Dir: Philip Kaufman Cast: Geoffrey Rush, Kate Winslet, Joaquin Phoenix, Michael Caine
早い話がサド侯爵のお話。Quillsとは羽根ペンのことで、サド侯爵が創作にかける情熱を描いて、表現する者とそれを妨げる力というわりとスタンダードなテーマが展開しています(と思う)。異常とみなされているサド侯爵を黙らせるために正常な人がやったこととは…。
実際にその映画を見終わったときには、「まあ並みのできの作品だし、設定が設定だからまた見たくなる映画じゃないな」というのが率直な感想でした。しかし、それからかれこれ半年以上たち思い起こしたイメージは「テーマがはっきりした丁寧な映画だった」というものです。われながら判断に苦しむところです。

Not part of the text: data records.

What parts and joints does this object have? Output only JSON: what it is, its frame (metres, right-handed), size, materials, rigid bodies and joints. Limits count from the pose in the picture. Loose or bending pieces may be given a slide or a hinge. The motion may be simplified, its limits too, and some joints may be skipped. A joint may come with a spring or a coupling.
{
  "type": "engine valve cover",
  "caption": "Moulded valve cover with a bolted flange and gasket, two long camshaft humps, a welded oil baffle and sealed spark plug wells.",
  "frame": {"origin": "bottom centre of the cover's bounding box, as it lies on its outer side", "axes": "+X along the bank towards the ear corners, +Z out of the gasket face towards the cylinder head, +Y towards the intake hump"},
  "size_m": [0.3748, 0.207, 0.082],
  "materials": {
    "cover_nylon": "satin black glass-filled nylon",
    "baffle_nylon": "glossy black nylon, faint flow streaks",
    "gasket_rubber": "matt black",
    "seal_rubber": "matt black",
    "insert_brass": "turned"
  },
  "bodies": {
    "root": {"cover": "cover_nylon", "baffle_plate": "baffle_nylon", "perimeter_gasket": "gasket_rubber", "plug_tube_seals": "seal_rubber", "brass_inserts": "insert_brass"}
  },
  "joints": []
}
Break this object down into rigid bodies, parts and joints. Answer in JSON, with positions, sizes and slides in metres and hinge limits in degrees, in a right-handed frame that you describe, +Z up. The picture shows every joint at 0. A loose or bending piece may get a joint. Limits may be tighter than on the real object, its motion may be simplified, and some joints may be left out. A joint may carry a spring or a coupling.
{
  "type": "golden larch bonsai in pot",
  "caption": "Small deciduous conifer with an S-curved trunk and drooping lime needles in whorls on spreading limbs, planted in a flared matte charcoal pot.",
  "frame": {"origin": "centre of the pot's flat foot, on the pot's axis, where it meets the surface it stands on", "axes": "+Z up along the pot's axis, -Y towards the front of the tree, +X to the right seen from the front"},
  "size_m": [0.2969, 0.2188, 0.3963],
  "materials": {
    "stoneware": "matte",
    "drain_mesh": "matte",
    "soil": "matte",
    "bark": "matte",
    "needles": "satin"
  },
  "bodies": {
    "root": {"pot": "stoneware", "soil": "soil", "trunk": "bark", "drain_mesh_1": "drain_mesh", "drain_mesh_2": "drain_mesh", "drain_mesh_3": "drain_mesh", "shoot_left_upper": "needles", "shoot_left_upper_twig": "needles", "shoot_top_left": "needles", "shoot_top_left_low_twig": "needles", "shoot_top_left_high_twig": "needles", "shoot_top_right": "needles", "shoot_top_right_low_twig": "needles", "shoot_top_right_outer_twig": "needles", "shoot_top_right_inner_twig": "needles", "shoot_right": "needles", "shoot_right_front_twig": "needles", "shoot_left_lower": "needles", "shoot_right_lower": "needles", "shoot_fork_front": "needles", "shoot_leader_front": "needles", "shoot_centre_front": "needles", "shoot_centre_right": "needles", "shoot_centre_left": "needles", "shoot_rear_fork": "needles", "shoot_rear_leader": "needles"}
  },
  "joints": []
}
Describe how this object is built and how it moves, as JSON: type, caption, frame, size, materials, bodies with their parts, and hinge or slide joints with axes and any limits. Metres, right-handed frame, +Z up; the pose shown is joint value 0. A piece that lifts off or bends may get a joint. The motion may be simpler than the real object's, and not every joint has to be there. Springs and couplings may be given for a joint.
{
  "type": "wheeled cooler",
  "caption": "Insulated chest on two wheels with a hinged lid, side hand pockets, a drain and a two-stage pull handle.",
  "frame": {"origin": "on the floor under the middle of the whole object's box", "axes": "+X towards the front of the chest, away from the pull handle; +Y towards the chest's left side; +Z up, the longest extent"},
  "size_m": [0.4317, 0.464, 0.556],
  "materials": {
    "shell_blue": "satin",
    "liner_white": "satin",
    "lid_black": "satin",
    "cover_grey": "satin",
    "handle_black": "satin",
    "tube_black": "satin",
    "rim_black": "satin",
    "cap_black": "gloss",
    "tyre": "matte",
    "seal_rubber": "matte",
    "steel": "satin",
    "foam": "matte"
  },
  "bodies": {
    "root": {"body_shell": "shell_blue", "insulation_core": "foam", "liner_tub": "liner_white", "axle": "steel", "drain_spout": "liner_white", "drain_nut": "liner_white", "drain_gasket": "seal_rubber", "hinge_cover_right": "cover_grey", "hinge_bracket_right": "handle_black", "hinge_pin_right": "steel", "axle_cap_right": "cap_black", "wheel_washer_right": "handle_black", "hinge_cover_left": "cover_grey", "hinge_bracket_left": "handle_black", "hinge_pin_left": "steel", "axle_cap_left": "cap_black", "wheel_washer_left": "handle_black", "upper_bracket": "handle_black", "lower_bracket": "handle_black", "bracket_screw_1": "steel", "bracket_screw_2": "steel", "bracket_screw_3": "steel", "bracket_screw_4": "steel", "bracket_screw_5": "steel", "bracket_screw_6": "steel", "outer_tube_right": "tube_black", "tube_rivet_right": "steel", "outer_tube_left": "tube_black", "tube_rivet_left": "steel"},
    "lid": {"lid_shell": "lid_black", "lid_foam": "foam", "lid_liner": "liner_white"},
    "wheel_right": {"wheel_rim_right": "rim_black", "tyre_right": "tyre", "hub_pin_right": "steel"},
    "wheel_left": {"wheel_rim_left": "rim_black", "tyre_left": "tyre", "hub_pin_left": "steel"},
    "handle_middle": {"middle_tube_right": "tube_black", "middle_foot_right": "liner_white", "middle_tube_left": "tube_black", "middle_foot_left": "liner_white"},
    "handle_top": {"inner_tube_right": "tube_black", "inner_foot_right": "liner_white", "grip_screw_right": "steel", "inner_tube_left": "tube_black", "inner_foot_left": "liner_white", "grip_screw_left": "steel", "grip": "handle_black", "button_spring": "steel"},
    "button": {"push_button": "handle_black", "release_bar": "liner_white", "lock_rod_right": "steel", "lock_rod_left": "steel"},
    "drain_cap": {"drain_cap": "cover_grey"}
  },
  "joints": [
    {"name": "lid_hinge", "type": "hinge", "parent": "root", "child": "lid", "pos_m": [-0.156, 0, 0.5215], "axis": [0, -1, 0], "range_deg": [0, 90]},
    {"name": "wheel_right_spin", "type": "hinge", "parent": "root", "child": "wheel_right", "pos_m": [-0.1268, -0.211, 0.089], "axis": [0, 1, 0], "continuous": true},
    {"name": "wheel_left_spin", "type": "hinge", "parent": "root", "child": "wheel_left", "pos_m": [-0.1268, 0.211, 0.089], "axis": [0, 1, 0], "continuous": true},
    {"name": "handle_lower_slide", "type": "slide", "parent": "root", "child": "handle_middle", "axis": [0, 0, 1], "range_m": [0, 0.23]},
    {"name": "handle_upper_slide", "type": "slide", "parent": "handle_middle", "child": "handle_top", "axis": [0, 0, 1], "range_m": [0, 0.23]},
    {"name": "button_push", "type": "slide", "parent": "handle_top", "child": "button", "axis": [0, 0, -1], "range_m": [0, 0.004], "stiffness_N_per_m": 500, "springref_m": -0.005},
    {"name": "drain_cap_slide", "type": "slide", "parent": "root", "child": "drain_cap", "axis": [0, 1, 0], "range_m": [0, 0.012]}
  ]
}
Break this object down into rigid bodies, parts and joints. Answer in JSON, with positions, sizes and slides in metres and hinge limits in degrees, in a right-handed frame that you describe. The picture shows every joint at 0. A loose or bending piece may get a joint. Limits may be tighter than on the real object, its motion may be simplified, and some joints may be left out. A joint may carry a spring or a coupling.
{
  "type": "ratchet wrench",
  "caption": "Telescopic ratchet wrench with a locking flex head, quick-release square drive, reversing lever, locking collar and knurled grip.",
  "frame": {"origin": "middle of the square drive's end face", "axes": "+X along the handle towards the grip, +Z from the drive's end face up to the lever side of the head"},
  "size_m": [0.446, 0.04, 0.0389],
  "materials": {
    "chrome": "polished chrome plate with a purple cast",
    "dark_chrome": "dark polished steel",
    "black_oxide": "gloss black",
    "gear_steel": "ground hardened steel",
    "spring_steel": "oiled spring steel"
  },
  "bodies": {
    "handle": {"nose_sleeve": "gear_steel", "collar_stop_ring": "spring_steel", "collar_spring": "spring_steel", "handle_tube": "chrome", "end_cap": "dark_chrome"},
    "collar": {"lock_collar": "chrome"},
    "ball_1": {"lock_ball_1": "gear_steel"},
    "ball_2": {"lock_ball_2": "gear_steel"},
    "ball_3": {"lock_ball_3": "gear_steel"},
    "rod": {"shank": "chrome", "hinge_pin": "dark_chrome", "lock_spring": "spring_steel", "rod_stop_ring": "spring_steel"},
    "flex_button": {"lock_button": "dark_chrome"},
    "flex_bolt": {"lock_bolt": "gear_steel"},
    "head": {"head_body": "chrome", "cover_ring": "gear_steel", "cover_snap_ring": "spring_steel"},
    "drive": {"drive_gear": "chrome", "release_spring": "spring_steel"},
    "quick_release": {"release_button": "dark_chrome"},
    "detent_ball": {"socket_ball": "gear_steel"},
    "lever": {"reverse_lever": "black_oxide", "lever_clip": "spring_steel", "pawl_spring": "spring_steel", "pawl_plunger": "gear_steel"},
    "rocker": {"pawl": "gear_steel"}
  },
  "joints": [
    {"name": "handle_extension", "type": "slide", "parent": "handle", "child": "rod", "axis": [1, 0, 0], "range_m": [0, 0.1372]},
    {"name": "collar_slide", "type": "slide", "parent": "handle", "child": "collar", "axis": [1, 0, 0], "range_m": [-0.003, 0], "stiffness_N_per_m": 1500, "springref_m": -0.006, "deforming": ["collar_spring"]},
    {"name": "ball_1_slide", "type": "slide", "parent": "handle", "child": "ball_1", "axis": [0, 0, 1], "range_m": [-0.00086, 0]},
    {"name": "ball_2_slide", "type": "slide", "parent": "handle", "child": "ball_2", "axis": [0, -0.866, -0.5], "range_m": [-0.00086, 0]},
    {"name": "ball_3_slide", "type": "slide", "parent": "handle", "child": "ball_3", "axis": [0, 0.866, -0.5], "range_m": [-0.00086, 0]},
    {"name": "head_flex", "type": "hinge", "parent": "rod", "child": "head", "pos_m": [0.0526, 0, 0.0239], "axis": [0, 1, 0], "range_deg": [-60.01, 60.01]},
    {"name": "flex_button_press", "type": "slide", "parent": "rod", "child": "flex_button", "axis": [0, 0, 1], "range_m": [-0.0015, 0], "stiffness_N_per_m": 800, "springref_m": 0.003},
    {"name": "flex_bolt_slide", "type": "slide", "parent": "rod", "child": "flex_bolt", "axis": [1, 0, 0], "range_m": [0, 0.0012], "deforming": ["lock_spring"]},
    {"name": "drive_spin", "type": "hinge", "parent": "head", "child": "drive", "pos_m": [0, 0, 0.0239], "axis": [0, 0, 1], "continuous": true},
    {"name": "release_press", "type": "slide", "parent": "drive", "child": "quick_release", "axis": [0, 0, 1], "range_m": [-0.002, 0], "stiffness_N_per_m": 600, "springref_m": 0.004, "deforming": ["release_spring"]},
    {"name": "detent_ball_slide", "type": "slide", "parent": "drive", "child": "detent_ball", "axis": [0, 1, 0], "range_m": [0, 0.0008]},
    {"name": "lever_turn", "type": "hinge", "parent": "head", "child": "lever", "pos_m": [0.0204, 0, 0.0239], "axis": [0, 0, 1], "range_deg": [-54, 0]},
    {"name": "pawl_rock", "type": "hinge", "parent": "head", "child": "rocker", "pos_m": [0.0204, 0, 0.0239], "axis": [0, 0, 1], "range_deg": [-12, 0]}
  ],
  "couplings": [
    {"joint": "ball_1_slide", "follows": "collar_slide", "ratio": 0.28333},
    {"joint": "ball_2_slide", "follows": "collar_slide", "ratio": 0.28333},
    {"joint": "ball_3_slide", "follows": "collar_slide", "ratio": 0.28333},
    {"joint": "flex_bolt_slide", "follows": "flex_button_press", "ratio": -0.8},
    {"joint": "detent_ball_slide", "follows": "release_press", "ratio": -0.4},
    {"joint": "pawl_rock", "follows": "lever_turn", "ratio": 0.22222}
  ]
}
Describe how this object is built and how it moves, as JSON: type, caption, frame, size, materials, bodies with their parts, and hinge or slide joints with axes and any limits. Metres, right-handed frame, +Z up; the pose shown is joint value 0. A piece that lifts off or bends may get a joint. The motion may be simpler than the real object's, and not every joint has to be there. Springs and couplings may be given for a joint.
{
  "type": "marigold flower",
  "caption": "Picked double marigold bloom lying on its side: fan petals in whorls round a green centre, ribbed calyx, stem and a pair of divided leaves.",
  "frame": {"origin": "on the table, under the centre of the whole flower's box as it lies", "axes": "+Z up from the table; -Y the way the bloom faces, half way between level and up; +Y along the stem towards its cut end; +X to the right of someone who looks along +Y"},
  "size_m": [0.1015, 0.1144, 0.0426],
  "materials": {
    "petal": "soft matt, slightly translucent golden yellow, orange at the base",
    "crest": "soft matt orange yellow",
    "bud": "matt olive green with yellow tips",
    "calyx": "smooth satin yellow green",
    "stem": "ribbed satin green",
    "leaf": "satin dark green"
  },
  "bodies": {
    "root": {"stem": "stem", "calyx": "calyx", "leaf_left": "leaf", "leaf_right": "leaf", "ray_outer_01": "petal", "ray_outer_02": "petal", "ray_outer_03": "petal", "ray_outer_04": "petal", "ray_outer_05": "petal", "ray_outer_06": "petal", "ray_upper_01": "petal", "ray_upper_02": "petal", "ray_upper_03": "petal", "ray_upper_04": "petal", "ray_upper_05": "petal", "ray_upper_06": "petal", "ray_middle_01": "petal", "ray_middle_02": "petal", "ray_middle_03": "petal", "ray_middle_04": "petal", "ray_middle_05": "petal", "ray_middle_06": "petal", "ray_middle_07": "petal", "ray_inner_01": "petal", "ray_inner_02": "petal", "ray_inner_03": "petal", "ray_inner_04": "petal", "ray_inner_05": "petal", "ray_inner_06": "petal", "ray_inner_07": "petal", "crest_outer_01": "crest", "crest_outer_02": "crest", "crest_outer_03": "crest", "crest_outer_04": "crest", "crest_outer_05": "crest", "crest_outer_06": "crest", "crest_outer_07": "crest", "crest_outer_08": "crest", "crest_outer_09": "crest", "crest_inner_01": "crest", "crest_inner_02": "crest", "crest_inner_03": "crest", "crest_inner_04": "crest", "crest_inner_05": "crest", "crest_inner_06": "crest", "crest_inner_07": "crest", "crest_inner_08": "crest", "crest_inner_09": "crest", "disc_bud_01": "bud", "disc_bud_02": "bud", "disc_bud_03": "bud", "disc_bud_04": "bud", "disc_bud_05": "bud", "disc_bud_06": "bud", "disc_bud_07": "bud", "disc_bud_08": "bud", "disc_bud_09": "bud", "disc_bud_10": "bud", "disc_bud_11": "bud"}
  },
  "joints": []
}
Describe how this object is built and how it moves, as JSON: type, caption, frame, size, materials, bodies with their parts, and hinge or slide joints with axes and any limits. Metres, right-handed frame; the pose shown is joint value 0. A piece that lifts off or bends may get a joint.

サドを演じるジェフリー・ラッシュをはじめとして、ケイト・ウィンスレット、マイケル・ケインと堅いメンバーで、それぞれの演技もチームワークも良かったです。やっぱりジェフリー・ラッシュはいいですね(その後の彼の出演したTailor of Panamaはひどい映画だったけど彼はひとりがんばっていた)。その中でひとりうまくなかったのがホアキン・フェニックス。悩める聖職者という役どころですが、周りがいい役者だけにちょっと…。彼は2枚目として有名らしく(断じて私の好みではないが)この映画でも色男を演じているわけですが、演出なのか何度も白いシャツの前をはだけて登場します。これがなんかせくしーじゃないのです。べつに筋肉もりもりである必要はないけど、なんか似合わないんですね、彼には(なんかぽちゃっとしてて)。